The district also honors military working dogs and their handlers through a memorial erected at the Miss Winkles Pet Adoption Center in Clovis. The memorial educates the public on the service that military work dogs have provided to this country dating back to World War I.
In an effort to fulfill the district’s mission of honoring veterans and educating the community, the district has made a promise to open a Community Heritage Center. The center, which is expected to open in Spring 2018, will focus on preserving our community’s and country’s foundational ideals through interactive exhibits that engage the community with a focus on veterans and local history.

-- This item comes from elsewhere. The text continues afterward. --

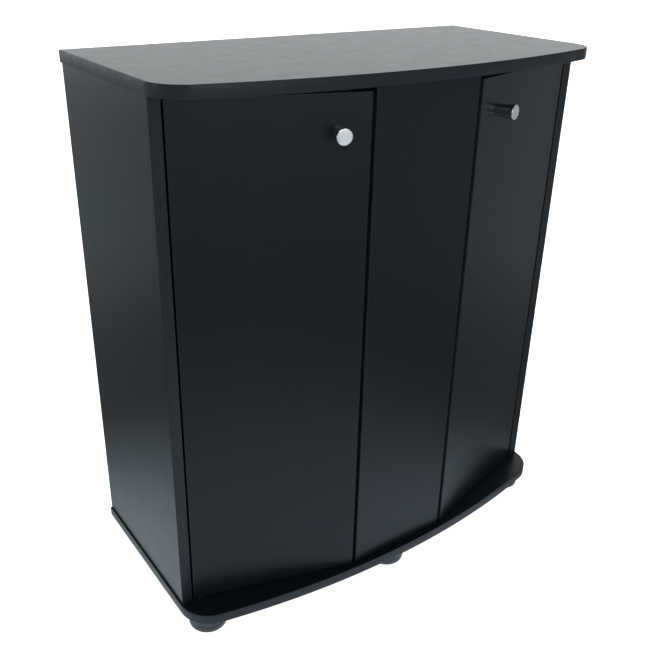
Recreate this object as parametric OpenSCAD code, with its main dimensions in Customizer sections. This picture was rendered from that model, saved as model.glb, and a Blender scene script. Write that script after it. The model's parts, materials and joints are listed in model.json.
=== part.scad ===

The facility will also include an Innovation Center that will promote a healthy, safe place for the community and veterans to come and learn about different hands-on projects from woodworking to welding, 3-D printing and so much more. The Innovation Center will provide a space for an intergenerational conversation to start that promotes the sharing of stories, culture, experience and traditions that promote a vibrant community. It is being developed with Ideaworks of Fresno, a nonprofit organization. Its vision is to inspire the Central Valley and to provide residents with the resources to develop new skills.
The district also makes available to the community the rental of all four commercial kitchens in the district’s main facility. These kitchens provide the commercial facility needed to help those small businesses in the cottage food industry blossom in Central California.
The Clovis Veterans Memorial District is a professional organization that takes pride in providing world class facilities, memorials and programs and serving as a vital partner to the community.